‘Strategic Patience’ with North Korea
By Lt. General Robert Gard
November 21, 2013
North Korea’s nuclear weapons program marches on. According to several reports, Pyongyang recently re-started its reactor to produce spent fuel from which weapons grade plutonium is reprocessed, upgraded its uranium enrichment facility, dug additional tunnels in its nuclear test site and expanded its missile launch facilities.
The United States has been urging China to bring its North Korean ally under control. At the end of October of this year, China’s Special Representative for Korean Peninsula Affairs met in Washington, D.C. over a two-day period with U.S. Under Secretary of State for Political Affairs Wendy Sherman. The Chinese official confirmed North Korea’s willingness to resume negotiations without preconditions with the U.S. on its nuclear program, and urged it to accept promptly.

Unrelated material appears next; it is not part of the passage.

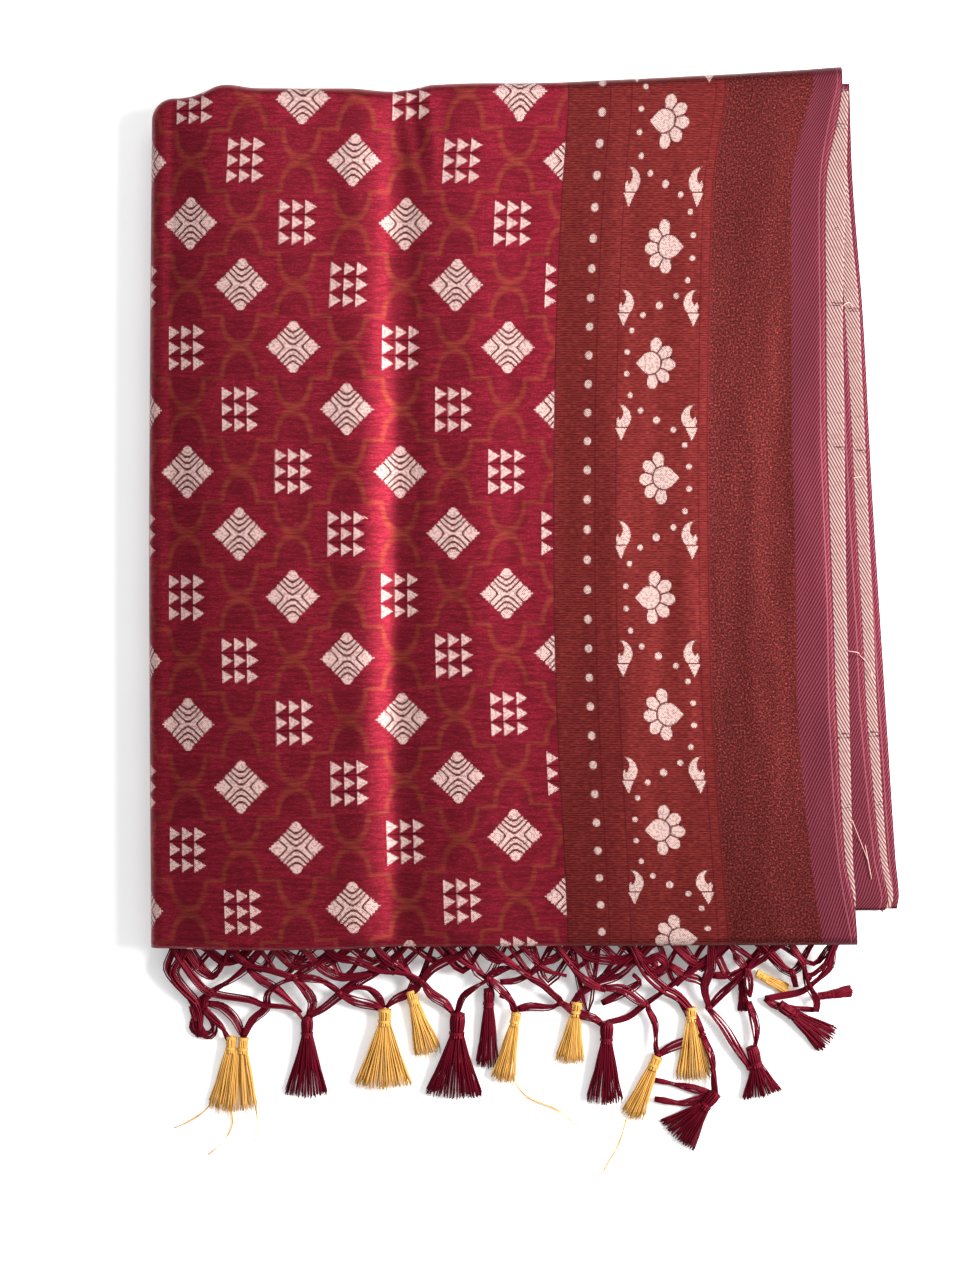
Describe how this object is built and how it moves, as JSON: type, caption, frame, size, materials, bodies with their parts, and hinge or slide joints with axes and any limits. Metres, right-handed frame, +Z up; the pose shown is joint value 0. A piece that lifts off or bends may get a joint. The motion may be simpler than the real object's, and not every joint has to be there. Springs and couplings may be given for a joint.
{
  "type": "banarasi sari folded flat with a tasselled fringe",
  "caption": "Maroon brocade sari folded into a flat pile, with a zari border, pale woven motifs and a knotted tassel fringe at its lower edge.",
  "frame": {"origin": "middle of the sari's box, on the surface that it lies on", "axes": "+Z up from the surface, +Y from the fringe towards the top fold, +X towards the selvedge side"},
  "size_m": [0.302, 0.4514, 0.0237],
  "materials": {
    "right_side": "satin brocade, right side, maroon with copper and pale zari figures",
    "wrong_side": "brocade wrong side, pale floats with dark diagonal twill",
    "hidden_cloth": "edges of the folded layers, maroon with pale lines",
    "maroon_thread": "loose silky maroon thread, twisted and knotted",
    "gold_thread": "loose silky golden yellow thread with pale ends"
  },
  "bodies": {
    "root": {"top_panel": "right_side", "second_stretch": "wrong_side", "third_stretch": "right_side", "fourth_stretch": "wrong_side", "fifth_stretch": "right_side", "hidden_layers": "hidden_cloth", "fringe_net": "maroon_thread", "tassel_01": "maroon_thread", "tassel_02": "gold_thread", "tassel_03": "maroon_thread", "tassel_04": "gold_thread", "tassel_05": "gold_thread", "tassel_06": "maroon_thread", "tassel_07": "maroon_thread", "tassel_08": "gold_thread", "tassel_09": "gold_thread", "tassel_10": "maroon_thread", "tassel_11": "gold_thread", "tassel_12": "gold_thread", "tassel_13": "maroon_thread", "tassel_14": "maroon_thread", "tassel_15": "maroon_thread", "tassel_16": "maroon_thread", "tassel_17": "gold_thread", "tassel_18": "maroon_thread"}
  },
  "joints": []
}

What was the response of the U.S. government? North Korea must offer “concrete proof” of its commitment to “irreversible” nuclear disarmament before it will agree to a resumption of negotiations. In other words, Pyongyang must concede to the final outcome the U.S. seeks as a precondition to its willingness even to enter negotiations with North Korea on its goals of easing sanctions and signing a peace treaty to replace the armistice that ended the Korean War.
This is reminiscent of past experience, from which the U.S. has apparently learned nothing. From 2001 to 2005, the Bush administration set as a precondition to negotiations with Pyongyang the “complete, verifiable, irreversible dismantlement” of its nuclear program. Having nullified the Agreed Framework that froze North Korean plutonium production, the administration rejected overtures from Pyongyang and watched while it produced plutonium for several weapons and continued development of its facility to produce weapons grade uranium.

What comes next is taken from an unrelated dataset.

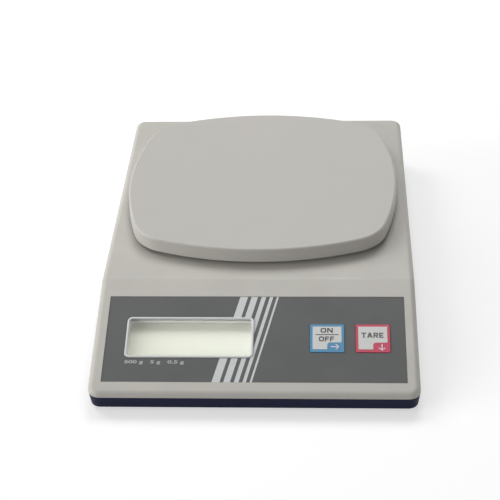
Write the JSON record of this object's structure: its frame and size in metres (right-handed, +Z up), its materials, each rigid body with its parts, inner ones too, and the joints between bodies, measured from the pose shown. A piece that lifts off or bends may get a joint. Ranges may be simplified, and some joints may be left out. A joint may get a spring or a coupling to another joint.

Finally, the Bush administration agreed to a sensible Six Party Joint Statement in September 2005 that provided for negotiations by “coordinated steps … in a phased manner in line with the principle of ‘commitment for commitment, action for action’.” But almost simultaneously, contrary to commitments the U.S. made in the Joint Statement to respect North Korean sovereignty and promote economic cooperation, it froze about $25 million of deposits Pyongyang maintained in a Macao bank for the next 20 months.